What is expected
Quote, without change, all of the lines that follow.
==========
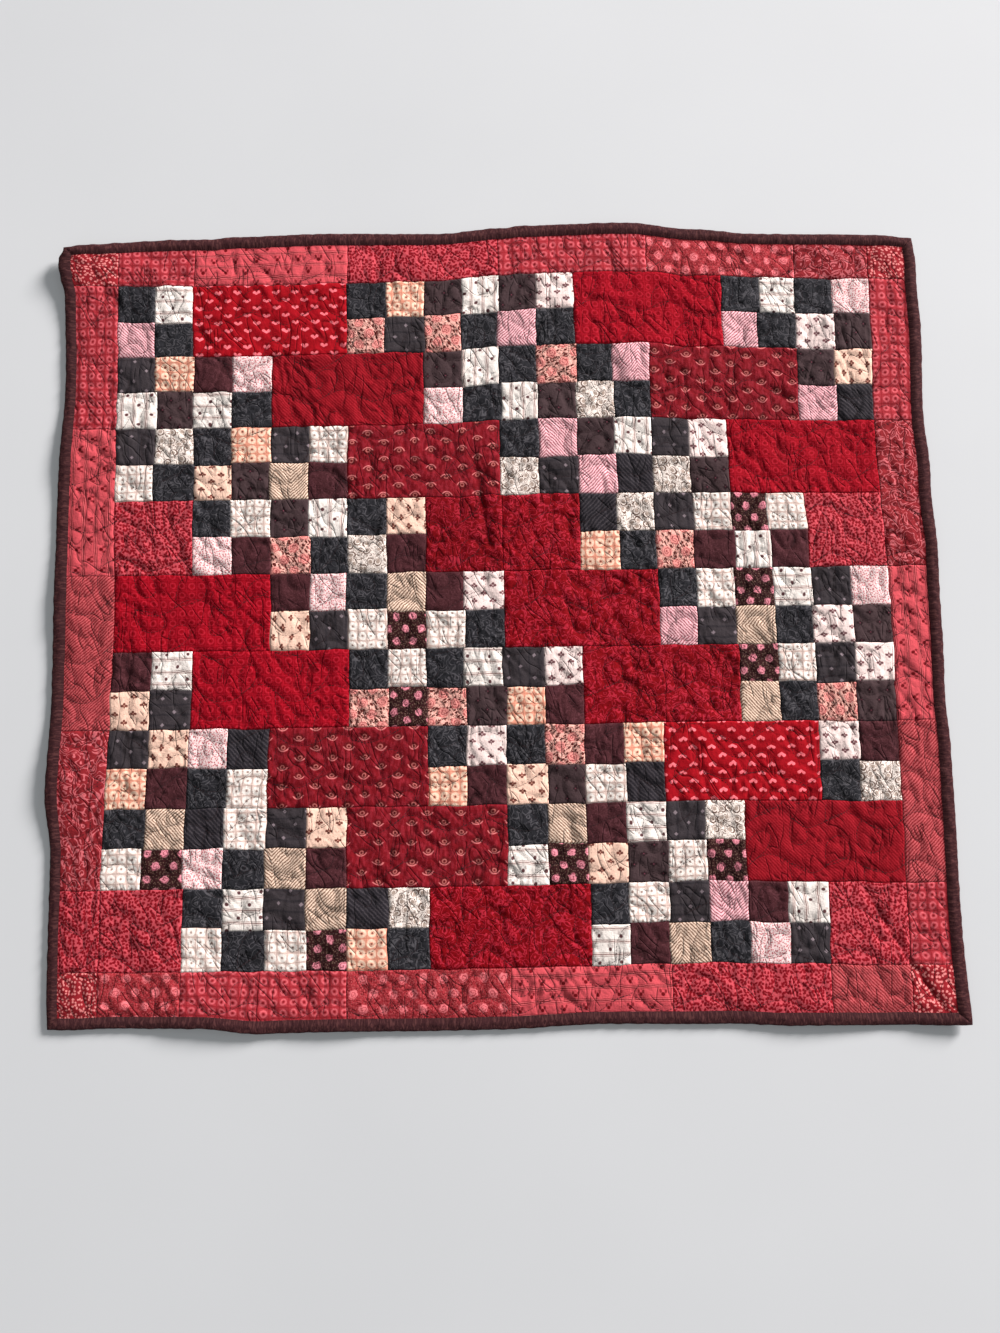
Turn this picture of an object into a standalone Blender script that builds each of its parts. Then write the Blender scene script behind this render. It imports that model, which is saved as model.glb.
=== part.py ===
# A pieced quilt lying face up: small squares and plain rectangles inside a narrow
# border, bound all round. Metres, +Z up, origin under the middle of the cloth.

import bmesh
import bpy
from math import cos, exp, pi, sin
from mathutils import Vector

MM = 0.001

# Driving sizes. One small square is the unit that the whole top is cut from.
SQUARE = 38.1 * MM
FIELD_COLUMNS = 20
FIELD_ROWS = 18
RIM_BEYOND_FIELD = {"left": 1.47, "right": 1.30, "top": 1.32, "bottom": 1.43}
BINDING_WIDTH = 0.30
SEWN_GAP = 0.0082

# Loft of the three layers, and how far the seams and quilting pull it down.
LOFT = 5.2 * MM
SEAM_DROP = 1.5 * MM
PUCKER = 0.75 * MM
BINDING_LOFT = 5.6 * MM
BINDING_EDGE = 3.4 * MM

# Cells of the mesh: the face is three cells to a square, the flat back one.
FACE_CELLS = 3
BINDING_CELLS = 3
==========
Solution
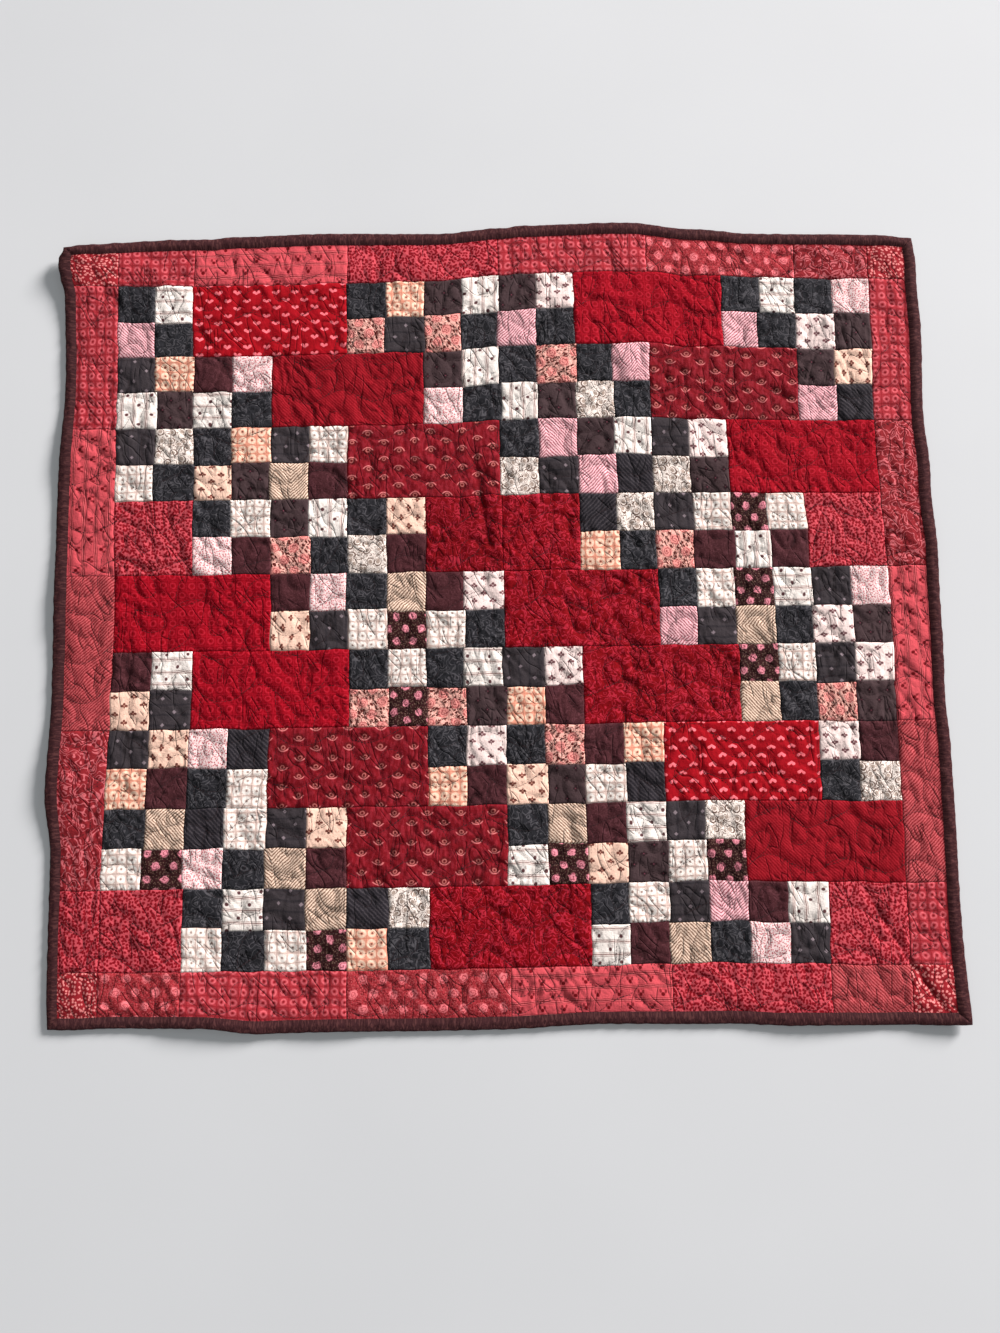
Turn this picture of an object into a standalone Blender script that builds each of its parts. Then write the Blender scene script behind this render. It imports that model, which is saved as model.glb.
=== part.py ===
# A pieced quilt lying face up: small squares and plain rectangles inside a narrow
# border, bound all round. Metres, +Z up, origin under the middle of the cloth.

import bmesh
import bpy
from math import cos, exp, pi, sin
from mathutils import Vector

MM = 0.001

# Driving sizes. One small square is the unit that the whole top is cut from.
SQUARE = 38.1 * MM
FIELD_COLUMNS = 20
FIELD_ROWS = 18
RIM_BEYOND_FIELD = {"left": 1.47, "right": 1.30, "top": 1.32, "bottom": 1.43}
BINDING_WIDTH = 0.30
SEWN_GAP = 0.0082

# Loft of the three layers, and how far the seams and quilting pull it down.
LOFT = 5.2 * MM
SEAM_DROP = 1.5 * MM
PUCKER = 0.75 * MM
BINDING_LOFT = 5.6 * MM
BINDING_EDGE = 3.4 * MM

# Cells of the mesh: the face is three cells to a square, the flat back one.
FACE_CELLS = 3
BINDING_CELLS = 3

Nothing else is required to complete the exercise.